Exercise aim: Find the lines containing the word "joints" and copy every one of them.

Structured object records
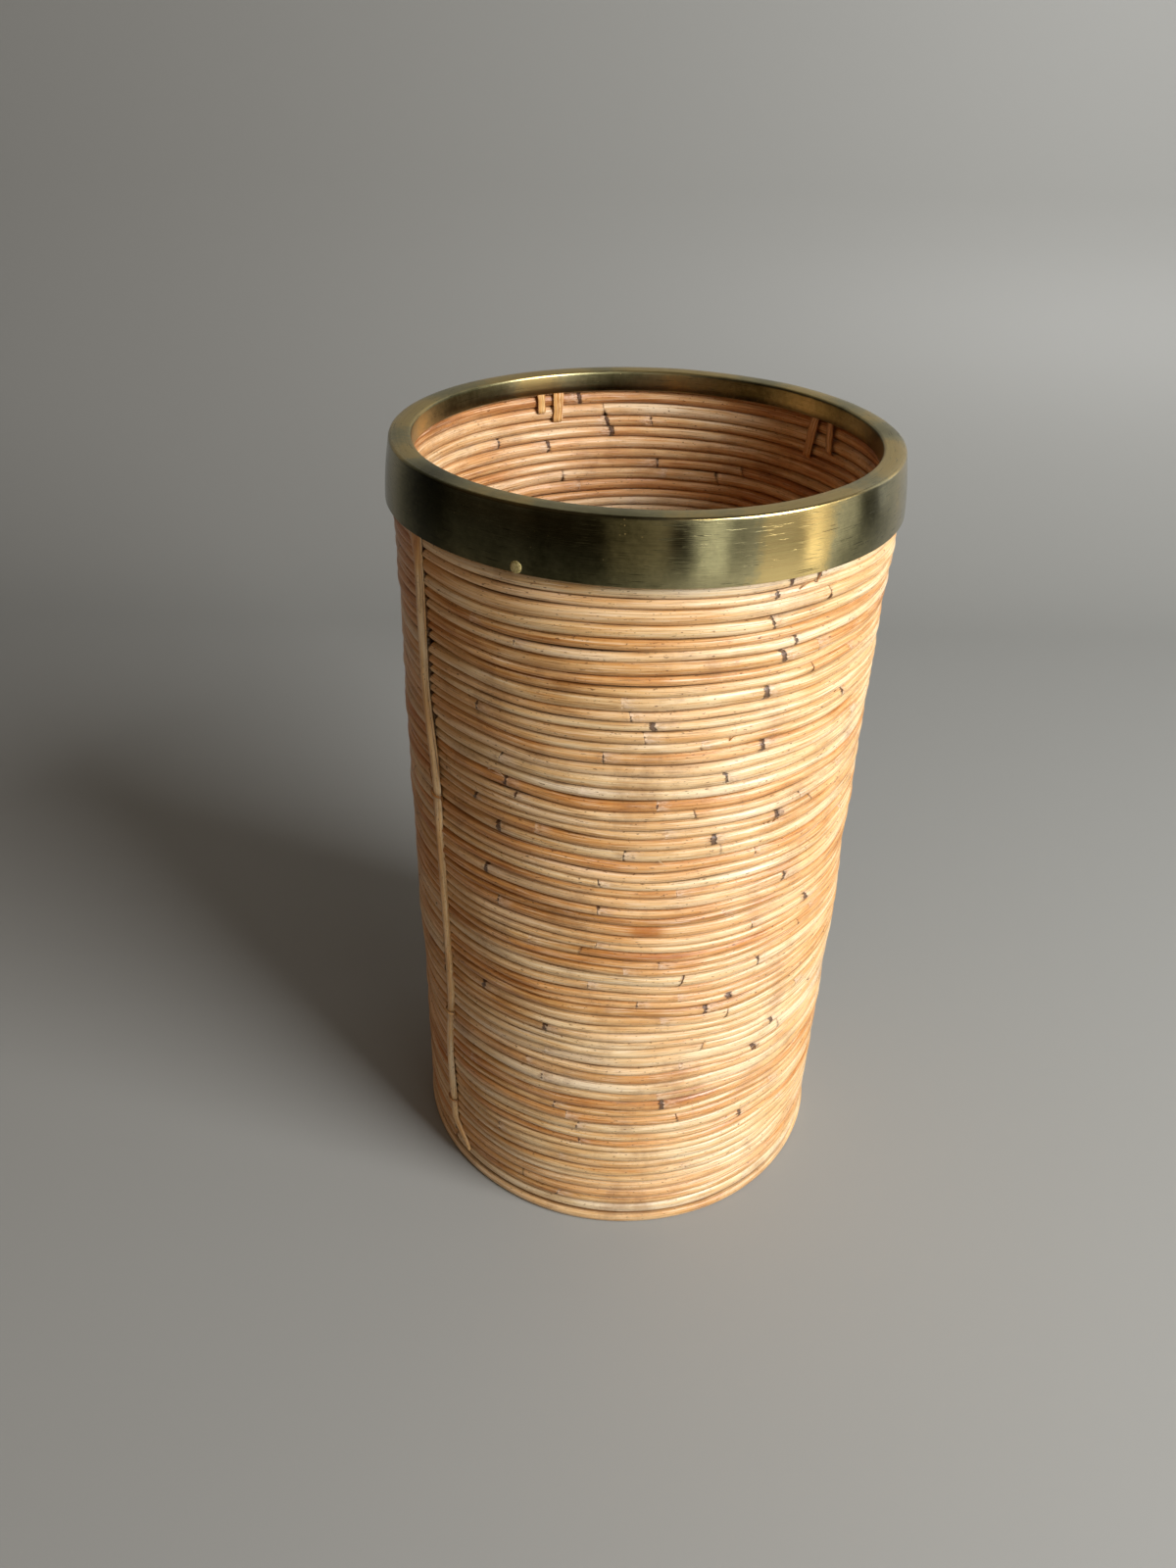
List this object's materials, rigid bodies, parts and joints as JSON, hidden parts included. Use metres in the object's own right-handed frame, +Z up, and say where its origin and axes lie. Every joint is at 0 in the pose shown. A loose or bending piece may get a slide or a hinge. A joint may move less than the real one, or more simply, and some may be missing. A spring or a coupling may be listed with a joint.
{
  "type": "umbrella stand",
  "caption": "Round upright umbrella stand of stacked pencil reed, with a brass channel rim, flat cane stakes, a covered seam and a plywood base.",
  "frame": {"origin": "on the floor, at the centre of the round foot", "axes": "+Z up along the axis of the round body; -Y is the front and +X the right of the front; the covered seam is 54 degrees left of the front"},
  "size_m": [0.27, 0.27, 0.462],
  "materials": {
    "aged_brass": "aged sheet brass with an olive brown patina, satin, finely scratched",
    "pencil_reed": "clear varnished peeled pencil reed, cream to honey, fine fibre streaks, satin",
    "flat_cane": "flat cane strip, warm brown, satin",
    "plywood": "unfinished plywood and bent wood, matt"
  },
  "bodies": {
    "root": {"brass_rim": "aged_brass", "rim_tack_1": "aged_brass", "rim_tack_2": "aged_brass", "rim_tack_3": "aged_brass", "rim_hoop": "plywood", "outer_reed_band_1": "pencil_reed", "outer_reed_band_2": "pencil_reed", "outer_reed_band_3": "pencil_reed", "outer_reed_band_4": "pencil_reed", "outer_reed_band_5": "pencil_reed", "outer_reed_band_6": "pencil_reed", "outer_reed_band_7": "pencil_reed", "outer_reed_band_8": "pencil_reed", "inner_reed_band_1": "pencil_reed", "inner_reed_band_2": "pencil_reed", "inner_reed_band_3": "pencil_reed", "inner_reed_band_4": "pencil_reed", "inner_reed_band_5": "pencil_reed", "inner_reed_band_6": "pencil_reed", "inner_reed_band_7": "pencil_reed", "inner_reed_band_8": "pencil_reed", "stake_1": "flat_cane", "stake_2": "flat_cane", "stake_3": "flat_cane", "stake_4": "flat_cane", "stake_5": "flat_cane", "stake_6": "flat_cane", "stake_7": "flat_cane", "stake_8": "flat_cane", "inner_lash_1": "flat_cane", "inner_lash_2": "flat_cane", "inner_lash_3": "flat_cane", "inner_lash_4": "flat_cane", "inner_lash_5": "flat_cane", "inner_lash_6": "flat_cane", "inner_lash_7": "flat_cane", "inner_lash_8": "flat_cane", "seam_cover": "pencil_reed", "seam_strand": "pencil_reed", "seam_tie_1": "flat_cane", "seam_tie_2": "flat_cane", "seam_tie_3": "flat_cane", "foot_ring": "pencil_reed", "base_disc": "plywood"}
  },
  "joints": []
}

* * *

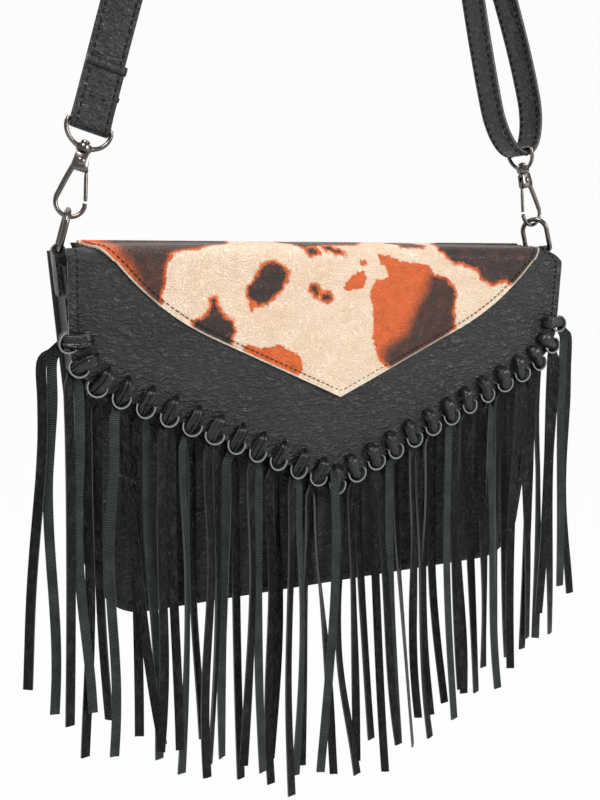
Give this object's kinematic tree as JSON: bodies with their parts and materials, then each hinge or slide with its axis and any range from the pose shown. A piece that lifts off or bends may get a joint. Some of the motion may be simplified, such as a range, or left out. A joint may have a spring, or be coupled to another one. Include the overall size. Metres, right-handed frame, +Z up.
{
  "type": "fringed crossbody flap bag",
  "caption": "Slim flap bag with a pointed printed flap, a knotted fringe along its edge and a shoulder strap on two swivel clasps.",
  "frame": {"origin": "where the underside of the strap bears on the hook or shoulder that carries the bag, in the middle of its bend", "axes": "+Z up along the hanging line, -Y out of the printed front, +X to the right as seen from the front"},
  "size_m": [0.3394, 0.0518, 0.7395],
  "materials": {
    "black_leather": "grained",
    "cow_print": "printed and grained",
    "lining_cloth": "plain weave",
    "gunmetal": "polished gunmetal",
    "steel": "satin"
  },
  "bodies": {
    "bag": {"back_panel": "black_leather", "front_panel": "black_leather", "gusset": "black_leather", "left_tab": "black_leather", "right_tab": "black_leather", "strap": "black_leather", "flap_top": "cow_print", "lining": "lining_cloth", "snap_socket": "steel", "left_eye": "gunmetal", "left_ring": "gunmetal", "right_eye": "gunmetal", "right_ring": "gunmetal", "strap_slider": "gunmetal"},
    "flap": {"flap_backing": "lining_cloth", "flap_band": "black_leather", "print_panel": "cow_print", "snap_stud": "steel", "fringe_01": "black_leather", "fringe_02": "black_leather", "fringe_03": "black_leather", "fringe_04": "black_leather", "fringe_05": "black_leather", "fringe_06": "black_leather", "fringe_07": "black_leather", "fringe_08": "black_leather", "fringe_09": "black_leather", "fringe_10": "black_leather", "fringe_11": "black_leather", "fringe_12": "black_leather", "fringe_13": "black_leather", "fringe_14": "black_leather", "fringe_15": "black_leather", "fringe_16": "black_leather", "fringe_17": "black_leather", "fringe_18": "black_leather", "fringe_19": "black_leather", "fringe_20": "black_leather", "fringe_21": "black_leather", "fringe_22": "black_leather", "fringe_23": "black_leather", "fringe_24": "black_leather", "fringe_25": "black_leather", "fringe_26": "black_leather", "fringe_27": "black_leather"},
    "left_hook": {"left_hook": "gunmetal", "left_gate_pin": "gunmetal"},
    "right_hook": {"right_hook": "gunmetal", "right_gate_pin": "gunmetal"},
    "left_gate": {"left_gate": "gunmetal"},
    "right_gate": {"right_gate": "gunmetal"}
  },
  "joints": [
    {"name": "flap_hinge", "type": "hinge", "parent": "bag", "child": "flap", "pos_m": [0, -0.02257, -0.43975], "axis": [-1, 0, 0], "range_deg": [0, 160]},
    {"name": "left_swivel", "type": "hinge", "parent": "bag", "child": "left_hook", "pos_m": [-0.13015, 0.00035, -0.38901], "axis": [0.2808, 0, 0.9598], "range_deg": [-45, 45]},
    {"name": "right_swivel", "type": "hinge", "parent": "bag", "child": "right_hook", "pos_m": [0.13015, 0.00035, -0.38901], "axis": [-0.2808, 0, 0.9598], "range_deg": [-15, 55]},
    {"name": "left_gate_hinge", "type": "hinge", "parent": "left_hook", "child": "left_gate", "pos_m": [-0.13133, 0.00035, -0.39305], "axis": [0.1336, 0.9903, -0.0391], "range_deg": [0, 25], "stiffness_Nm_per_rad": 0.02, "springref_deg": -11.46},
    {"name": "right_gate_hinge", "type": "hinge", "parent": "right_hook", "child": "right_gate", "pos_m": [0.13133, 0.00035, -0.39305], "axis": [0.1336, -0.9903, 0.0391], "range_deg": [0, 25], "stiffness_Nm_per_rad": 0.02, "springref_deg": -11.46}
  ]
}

Response for this exercise:
List this object's materials, rigid bodies, parts and joints as JSON, hidden parts included. Use metres in the object's own right-handed frame, +Z up, and say where its origin and axes lie. Every joint is at 0 in the pose shown. A loose or bending piece may get a slide or a hinge. A joint may move less than the real one, or more simply, and some may be missing. A spring or a coupling may be listed with a joint.
  "joints": []
  "joints": [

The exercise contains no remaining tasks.